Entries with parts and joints
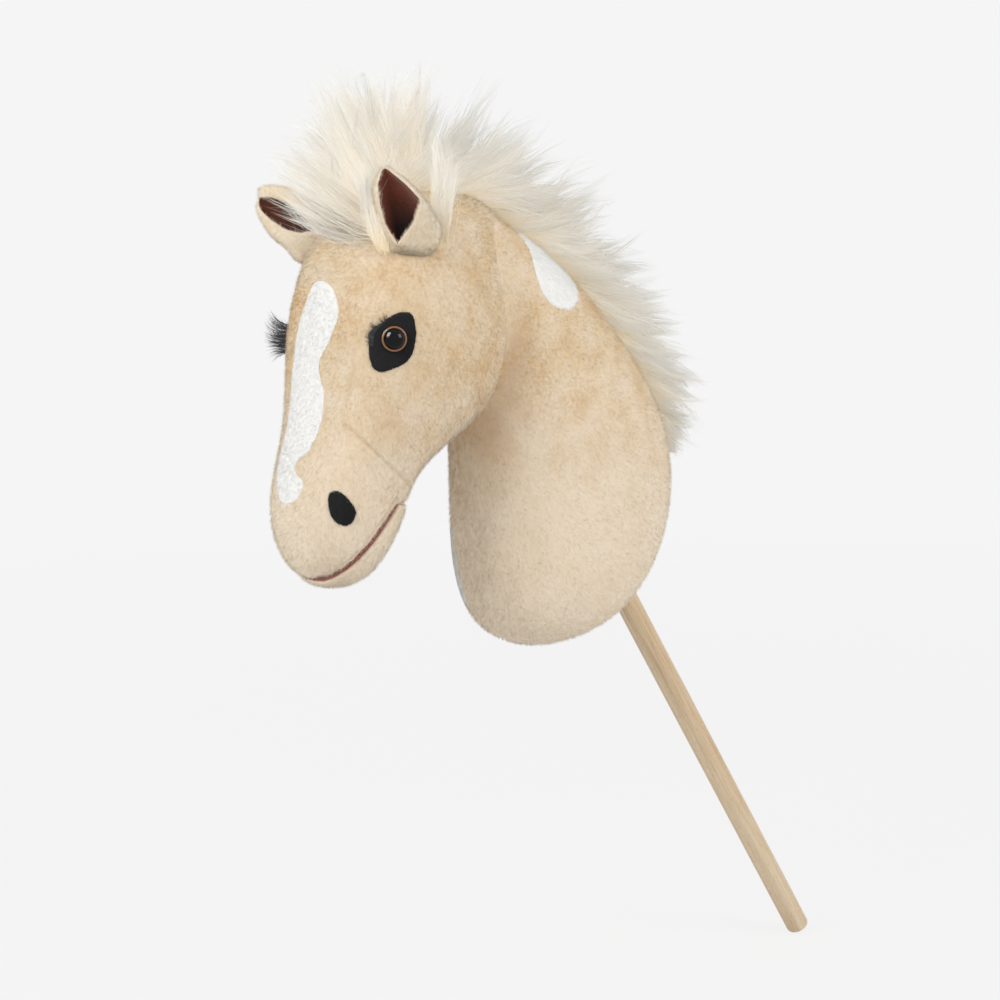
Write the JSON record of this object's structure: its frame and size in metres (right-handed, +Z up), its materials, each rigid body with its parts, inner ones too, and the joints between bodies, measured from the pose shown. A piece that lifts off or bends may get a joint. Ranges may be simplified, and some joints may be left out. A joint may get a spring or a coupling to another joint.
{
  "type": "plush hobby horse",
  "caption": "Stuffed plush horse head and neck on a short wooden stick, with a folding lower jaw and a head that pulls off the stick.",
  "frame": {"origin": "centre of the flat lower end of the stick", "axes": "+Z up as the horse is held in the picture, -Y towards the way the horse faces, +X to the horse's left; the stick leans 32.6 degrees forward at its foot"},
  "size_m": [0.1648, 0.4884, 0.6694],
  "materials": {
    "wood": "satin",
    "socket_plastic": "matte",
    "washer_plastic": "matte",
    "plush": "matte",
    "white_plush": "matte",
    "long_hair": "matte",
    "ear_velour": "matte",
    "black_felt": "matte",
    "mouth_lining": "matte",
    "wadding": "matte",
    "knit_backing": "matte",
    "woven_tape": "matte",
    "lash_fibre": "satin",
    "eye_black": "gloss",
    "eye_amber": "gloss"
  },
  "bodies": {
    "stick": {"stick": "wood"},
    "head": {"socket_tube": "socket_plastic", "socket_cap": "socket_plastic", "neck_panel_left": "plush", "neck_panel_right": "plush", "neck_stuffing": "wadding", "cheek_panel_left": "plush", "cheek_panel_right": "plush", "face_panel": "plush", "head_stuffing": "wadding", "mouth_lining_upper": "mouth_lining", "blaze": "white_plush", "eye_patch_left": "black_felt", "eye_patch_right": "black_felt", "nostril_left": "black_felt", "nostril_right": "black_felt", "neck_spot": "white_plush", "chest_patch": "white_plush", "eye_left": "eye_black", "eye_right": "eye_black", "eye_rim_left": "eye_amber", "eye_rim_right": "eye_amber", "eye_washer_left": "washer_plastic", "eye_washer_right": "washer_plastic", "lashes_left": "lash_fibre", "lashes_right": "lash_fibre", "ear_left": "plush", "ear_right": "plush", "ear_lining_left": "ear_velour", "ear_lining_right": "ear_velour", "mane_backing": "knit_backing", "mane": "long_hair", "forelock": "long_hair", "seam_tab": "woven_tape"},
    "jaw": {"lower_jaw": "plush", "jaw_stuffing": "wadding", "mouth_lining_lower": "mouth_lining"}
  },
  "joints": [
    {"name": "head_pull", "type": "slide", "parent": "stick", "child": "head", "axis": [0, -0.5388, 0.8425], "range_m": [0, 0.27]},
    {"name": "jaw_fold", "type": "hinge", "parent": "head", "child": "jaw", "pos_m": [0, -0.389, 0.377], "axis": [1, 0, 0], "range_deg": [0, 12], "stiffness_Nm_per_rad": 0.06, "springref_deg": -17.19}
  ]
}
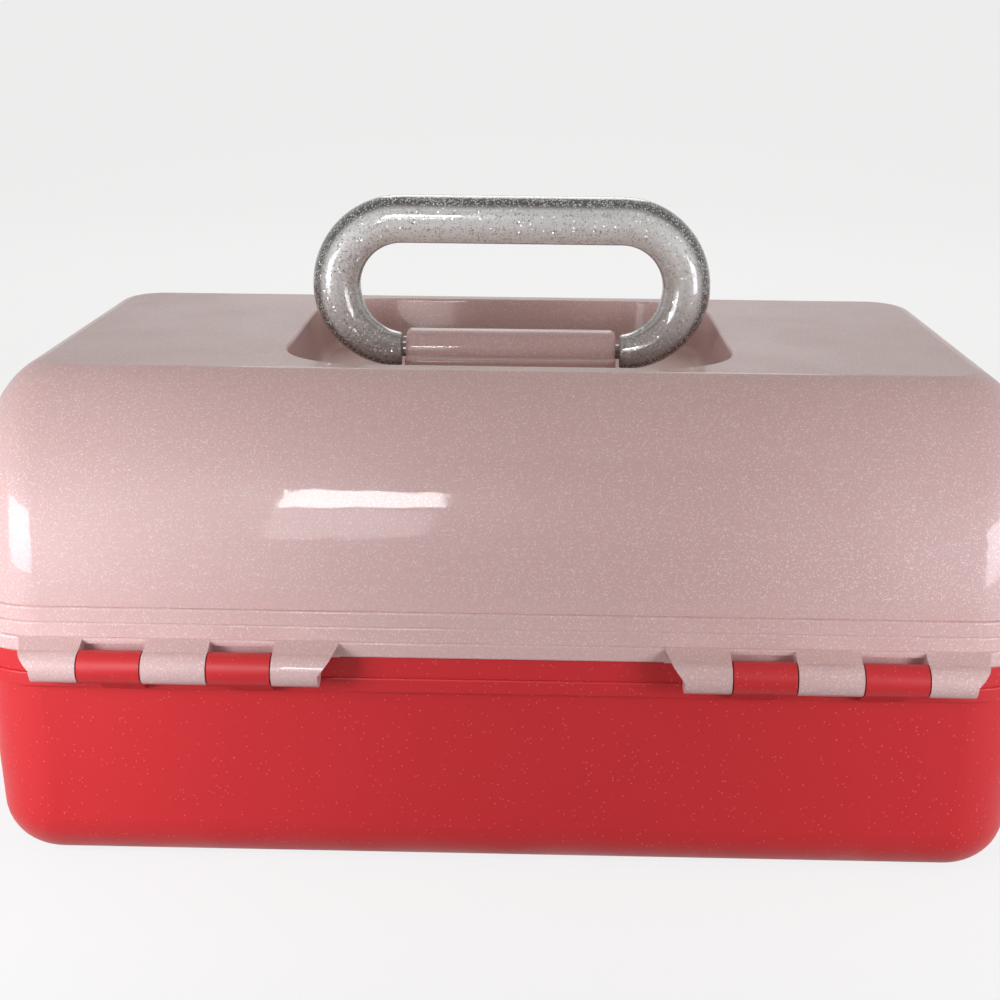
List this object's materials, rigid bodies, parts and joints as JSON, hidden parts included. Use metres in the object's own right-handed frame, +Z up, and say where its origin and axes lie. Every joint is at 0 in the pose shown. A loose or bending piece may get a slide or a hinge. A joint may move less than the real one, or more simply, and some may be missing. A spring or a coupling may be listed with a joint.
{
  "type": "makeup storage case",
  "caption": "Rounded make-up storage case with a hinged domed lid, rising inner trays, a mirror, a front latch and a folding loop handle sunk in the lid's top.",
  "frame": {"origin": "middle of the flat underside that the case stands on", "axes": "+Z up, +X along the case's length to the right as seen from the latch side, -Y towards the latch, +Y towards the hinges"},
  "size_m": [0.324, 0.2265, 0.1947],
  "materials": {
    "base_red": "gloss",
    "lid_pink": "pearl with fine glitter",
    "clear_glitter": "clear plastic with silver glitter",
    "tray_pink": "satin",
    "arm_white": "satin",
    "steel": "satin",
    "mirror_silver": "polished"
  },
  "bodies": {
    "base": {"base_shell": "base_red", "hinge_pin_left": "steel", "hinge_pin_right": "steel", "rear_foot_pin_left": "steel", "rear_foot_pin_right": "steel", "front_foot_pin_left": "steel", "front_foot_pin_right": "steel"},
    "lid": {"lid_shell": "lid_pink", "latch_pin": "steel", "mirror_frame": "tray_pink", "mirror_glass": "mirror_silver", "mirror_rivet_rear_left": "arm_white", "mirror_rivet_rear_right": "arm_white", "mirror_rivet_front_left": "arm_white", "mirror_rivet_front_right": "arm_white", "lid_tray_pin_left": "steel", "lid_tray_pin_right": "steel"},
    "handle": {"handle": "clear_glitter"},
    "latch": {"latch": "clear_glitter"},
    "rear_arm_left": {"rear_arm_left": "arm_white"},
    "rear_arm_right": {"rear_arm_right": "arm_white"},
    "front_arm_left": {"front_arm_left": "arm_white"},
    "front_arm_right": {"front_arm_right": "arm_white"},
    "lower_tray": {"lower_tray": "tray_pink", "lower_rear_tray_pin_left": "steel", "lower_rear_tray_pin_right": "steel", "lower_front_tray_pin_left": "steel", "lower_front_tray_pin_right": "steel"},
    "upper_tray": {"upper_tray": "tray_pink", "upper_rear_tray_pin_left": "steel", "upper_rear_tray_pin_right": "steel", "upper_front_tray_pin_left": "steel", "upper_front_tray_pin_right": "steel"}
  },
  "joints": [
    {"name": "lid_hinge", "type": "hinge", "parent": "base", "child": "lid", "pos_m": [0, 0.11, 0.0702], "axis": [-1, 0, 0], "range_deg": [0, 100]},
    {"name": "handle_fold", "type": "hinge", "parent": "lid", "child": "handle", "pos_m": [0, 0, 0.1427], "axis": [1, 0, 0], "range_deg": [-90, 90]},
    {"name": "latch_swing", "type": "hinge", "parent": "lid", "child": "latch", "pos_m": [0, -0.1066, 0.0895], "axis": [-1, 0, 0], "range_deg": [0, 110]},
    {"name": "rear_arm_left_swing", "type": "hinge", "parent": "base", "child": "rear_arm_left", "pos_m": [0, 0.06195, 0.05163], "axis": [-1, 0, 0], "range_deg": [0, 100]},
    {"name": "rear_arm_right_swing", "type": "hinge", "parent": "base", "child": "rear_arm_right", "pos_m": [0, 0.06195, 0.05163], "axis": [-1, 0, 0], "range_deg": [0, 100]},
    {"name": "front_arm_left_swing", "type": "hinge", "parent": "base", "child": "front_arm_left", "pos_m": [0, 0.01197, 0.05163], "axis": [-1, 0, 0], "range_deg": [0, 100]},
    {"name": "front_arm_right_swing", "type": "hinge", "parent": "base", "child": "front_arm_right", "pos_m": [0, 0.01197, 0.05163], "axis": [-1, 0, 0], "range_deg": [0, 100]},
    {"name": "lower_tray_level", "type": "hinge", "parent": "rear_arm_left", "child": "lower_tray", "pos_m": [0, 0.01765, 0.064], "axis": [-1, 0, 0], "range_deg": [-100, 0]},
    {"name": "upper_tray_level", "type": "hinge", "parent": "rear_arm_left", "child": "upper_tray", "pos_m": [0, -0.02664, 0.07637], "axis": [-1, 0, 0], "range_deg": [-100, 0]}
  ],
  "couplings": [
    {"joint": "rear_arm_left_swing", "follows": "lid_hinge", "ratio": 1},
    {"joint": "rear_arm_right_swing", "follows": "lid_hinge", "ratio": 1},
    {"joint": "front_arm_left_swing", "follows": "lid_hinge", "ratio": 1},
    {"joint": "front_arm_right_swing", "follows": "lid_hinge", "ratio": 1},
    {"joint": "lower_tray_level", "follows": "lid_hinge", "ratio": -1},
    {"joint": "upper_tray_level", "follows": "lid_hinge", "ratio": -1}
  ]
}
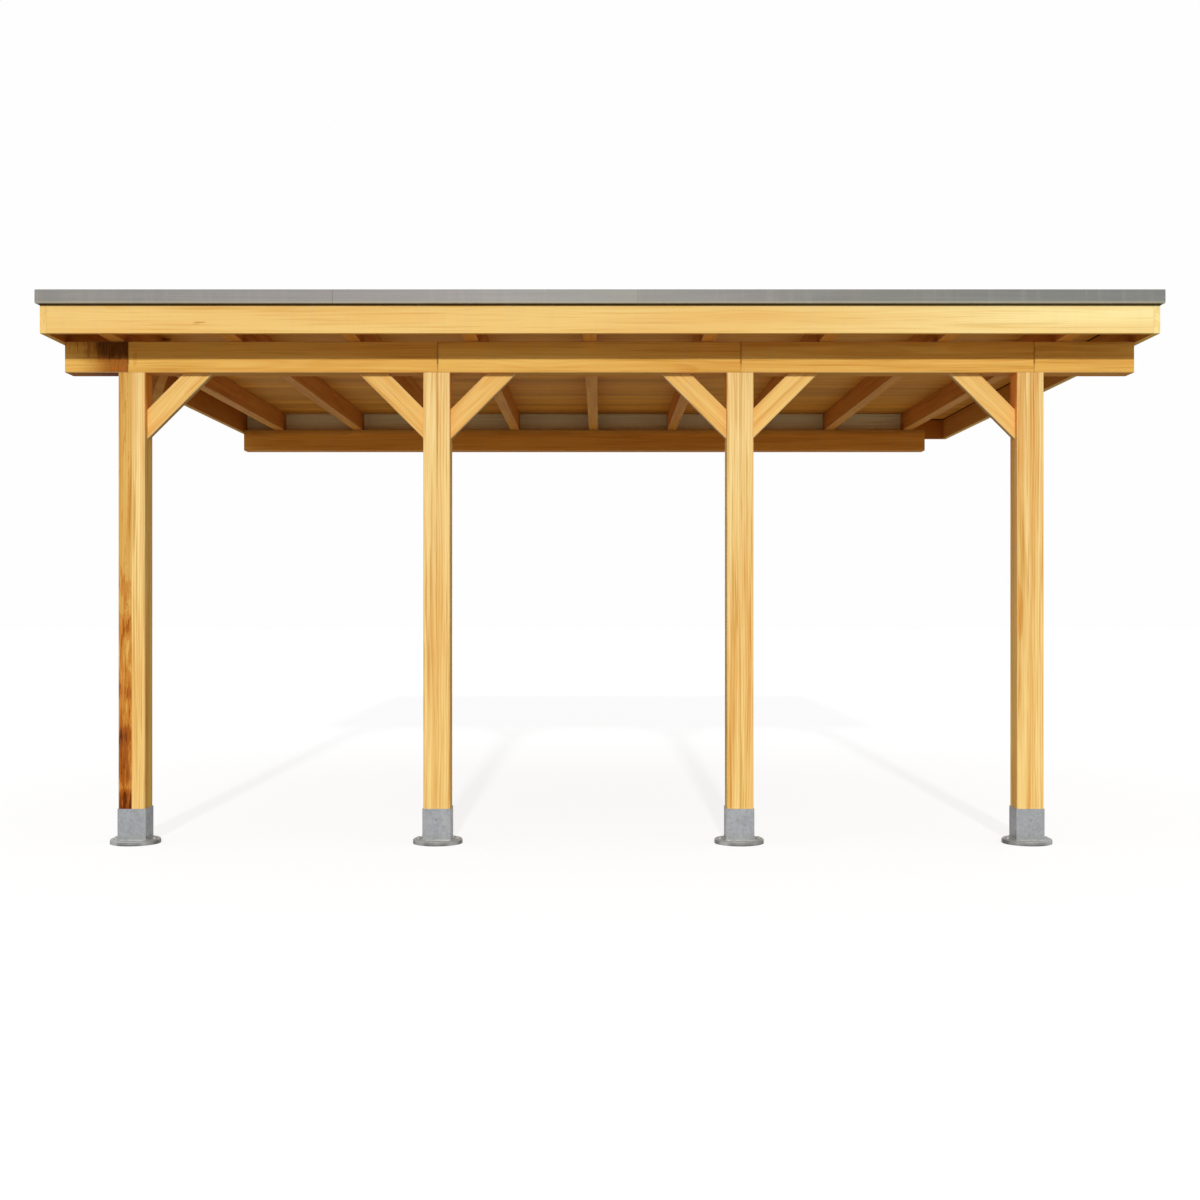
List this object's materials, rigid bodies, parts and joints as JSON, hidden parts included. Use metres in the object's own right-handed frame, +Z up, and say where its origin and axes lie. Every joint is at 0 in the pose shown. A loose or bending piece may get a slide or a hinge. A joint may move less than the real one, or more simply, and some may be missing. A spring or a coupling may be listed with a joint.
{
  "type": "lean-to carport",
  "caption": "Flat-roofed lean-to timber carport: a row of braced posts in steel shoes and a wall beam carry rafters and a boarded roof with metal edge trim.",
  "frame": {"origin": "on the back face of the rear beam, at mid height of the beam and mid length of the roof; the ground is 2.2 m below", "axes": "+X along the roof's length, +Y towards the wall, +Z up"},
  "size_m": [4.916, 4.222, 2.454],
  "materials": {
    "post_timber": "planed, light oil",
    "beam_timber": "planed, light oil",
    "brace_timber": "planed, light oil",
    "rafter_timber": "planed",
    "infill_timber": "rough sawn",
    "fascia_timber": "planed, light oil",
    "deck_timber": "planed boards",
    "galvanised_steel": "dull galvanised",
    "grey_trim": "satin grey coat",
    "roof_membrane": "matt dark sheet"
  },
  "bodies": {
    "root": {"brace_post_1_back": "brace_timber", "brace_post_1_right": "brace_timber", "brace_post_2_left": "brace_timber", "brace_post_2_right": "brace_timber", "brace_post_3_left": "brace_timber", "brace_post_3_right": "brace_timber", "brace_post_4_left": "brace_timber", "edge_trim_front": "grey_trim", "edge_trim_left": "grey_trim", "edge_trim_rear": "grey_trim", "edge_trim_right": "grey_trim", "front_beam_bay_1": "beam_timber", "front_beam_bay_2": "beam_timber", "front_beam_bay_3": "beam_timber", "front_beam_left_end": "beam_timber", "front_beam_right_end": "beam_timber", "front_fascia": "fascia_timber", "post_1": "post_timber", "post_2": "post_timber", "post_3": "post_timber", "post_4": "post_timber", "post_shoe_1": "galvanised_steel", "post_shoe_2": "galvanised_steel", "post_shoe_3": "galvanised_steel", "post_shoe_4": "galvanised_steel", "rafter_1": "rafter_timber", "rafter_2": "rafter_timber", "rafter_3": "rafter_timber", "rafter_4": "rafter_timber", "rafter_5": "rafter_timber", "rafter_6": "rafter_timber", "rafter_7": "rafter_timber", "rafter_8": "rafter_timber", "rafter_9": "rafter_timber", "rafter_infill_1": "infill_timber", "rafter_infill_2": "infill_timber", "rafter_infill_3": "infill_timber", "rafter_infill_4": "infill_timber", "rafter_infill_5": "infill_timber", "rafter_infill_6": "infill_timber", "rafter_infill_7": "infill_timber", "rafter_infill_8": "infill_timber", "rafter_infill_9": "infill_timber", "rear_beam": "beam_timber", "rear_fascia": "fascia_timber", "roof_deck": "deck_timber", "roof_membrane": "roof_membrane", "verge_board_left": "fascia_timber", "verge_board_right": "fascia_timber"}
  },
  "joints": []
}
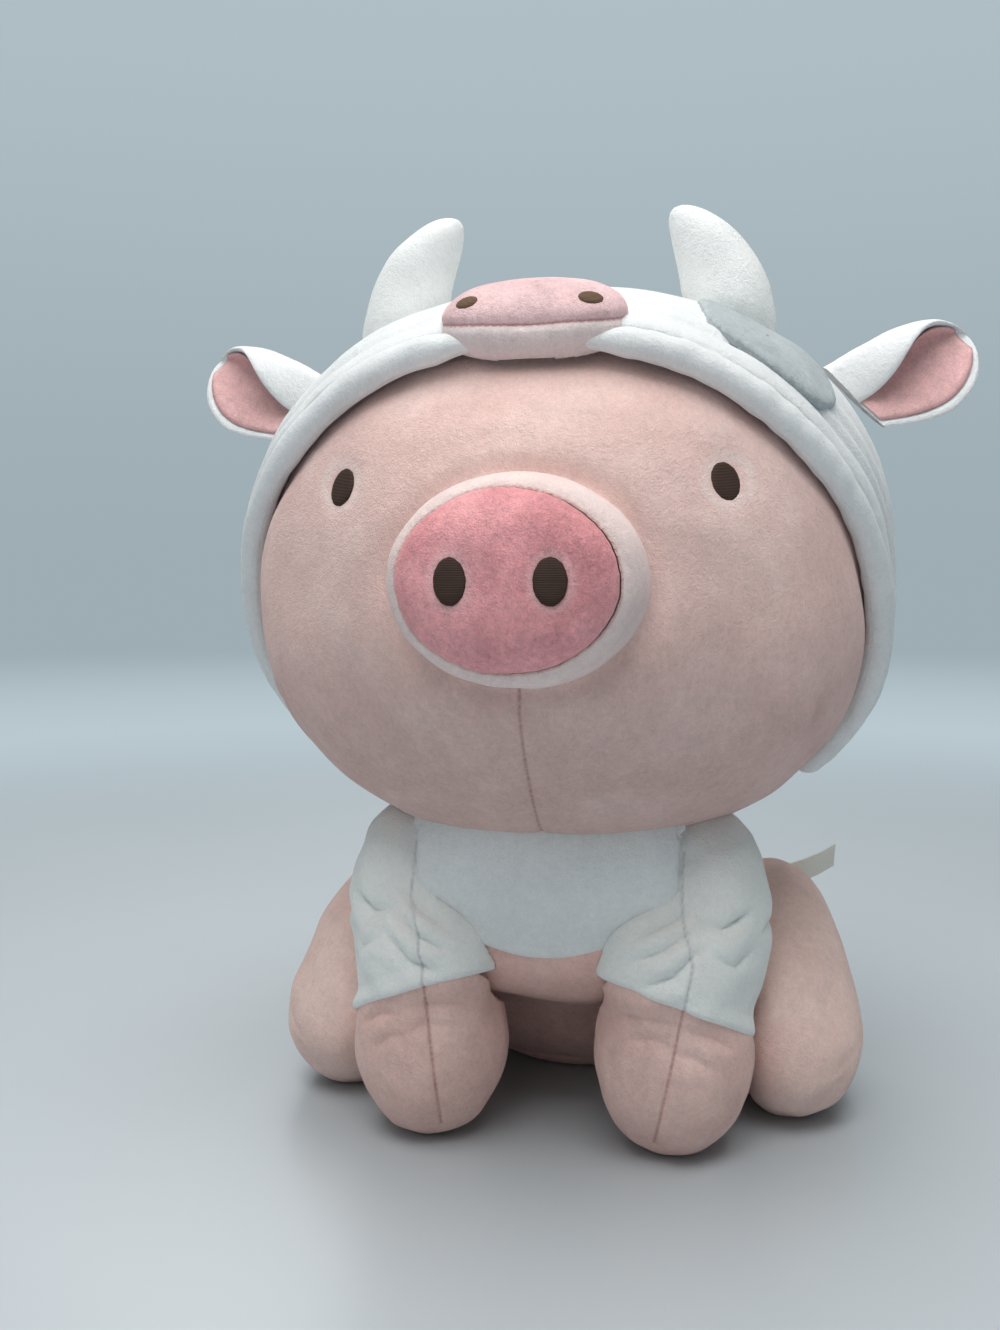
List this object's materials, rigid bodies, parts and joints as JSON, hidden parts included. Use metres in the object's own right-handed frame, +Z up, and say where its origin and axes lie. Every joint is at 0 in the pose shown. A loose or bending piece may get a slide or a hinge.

Your goal
Copy every line of the data that holds the string "inner".

Task result
Write the JSON record of this object's structure: its frame and size in metres (right-handed, +Z up), its materials, each rigid body with its parts, inner ones too, and the joints between bodies, measured from the pose shown. A piece that lifts off or bends may get a joint. Ranges may be simplified, and some joints may be left out. A joint may get a spring or a coupling to another joint.
  "caption": "Rounded make-up storage case with a hinged domed lid, rising inner trays, a mirror, a front latch and a folding loop handle sunk in the lid's top.",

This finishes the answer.